Will Kerr, Director of the National Crime Agency (NCA) said: “This App will help to engage the public in identifying car washes, where slavery is suspected, and will also help law enforcement identify those people who may be at risk, as well as those criminals who are exploiting the vulnerable.”
Kevin Hyland, Independent Anti-Slavery Commissioner said: “The value of this app is that in addition to immeasurably improving the lives of victims of modern slavery being cruelly exploited in car washes today, it also empowers a community to act.”
Professor Zoe Trodd, Director of the Rights Lab, a University of Nottingham Beacon of Excellence, said: “Car washes are completely unregulated territory and we don’t know how big the sector is, how many hand car washes operate or how many persons are registered to work in them. This citizen engagement in data collection is a powerful technique with potential for mapping other vulnerable services such as nail bars.”

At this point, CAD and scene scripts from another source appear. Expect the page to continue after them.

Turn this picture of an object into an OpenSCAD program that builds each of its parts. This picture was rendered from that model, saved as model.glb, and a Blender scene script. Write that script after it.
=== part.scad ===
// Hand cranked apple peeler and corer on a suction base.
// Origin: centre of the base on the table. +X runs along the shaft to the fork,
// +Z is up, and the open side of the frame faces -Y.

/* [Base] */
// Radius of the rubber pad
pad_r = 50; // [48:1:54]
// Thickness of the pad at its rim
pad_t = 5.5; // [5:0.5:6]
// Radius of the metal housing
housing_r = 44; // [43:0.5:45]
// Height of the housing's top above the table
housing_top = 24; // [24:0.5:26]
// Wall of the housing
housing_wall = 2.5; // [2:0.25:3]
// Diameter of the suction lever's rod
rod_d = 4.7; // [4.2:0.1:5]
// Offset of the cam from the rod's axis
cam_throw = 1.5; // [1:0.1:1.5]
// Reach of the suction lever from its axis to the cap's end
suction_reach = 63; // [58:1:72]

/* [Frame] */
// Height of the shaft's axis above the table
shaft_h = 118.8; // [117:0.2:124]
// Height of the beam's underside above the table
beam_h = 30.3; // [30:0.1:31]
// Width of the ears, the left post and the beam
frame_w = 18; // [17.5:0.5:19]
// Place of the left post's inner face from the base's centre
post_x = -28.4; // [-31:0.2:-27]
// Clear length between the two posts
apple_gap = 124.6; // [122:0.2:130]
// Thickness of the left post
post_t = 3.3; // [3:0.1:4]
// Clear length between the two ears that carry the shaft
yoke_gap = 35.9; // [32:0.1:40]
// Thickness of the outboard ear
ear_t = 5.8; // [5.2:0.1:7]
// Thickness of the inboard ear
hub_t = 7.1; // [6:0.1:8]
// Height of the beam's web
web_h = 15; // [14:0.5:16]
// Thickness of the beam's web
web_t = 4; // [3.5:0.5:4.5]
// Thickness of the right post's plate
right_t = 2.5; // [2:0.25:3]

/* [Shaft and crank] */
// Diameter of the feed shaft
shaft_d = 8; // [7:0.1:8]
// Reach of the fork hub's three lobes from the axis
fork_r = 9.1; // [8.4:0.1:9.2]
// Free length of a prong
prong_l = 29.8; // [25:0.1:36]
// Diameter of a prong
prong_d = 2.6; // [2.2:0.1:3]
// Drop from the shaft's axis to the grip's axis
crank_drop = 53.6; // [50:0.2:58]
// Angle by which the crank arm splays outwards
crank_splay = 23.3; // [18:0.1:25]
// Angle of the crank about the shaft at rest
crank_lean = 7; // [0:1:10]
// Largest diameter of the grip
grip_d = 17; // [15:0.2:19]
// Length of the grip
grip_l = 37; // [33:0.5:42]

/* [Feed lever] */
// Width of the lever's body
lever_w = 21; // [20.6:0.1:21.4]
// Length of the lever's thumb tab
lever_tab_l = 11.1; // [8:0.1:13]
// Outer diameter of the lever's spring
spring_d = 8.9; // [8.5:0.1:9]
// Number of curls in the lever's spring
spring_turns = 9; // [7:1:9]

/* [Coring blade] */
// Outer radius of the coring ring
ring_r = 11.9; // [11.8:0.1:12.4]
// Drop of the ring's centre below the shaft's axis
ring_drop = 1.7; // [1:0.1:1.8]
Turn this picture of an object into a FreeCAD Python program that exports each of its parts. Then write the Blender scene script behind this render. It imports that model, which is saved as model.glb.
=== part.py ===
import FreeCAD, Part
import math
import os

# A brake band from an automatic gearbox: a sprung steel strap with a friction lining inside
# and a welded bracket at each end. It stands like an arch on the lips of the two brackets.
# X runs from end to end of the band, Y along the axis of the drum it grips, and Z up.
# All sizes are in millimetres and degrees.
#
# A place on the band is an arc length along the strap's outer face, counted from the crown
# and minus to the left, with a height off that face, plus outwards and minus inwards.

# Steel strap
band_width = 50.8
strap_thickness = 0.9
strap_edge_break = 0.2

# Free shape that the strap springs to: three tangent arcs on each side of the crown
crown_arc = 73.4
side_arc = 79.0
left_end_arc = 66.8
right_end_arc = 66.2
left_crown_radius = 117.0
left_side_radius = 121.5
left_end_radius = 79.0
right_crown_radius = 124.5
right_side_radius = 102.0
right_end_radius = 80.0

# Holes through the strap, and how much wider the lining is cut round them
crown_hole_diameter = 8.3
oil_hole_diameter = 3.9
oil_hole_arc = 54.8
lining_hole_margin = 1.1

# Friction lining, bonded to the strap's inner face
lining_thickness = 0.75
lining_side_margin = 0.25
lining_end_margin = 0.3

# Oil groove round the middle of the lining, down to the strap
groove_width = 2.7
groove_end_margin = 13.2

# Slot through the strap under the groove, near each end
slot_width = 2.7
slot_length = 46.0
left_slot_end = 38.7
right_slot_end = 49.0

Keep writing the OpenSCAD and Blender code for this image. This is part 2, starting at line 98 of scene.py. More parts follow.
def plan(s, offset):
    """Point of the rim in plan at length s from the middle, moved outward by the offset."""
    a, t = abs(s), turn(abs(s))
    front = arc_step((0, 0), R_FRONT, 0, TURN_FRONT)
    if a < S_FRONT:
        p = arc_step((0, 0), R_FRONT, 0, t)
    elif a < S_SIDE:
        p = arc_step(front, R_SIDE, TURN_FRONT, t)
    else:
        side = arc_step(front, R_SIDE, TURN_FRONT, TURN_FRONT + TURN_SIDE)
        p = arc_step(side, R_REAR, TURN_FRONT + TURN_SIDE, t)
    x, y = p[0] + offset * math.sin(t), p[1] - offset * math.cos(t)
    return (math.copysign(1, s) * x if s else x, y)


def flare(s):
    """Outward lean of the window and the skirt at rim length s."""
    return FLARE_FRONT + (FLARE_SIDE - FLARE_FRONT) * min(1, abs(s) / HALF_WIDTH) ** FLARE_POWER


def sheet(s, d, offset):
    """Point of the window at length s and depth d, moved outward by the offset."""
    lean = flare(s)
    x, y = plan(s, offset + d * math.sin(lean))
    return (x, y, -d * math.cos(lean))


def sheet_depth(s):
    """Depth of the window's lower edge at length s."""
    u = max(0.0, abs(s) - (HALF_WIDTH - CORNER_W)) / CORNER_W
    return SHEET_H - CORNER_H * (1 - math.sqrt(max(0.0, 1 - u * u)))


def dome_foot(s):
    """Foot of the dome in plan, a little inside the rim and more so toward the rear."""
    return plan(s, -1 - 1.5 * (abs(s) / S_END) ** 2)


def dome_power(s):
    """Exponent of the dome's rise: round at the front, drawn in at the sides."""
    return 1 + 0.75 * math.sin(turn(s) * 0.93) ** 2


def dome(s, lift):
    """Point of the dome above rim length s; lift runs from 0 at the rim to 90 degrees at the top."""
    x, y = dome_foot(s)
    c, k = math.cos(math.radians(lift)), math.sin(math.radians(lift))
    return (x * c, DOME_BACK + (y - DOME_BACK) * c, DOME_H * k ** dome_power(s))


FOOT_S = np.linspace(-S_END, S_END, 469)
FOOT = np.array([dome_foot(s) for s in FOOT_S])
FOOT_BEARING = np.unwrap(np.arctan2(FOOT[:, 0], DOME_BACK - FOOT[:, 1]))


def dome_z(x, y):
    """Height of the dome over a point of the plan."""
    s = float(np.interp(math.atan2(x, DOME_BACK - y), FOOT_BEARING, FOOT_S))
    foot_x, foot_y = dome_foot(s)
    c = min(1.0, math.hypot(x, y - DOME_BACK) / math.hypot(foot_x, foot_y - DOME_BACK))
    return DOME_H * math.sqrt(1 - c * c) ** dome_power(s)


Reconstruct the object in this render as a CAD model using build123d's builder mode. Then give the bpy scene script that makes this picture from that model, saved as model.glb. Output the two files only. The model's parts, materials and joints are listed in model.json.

The App is also endorsed by the National Police Chiefs Council, the Local Government Association and the Independent Anti-Slavery Commissioners.
A decade ago there were few hand car washes in the UK, but estimates now suggest that there are more than 18,000 in Britain’s high streets, at the sides of motorways, and on abandoned garage forecourts. Many are run as legitimate businesses, but some exploit, force and threaten workers, trapping them in modern slavery.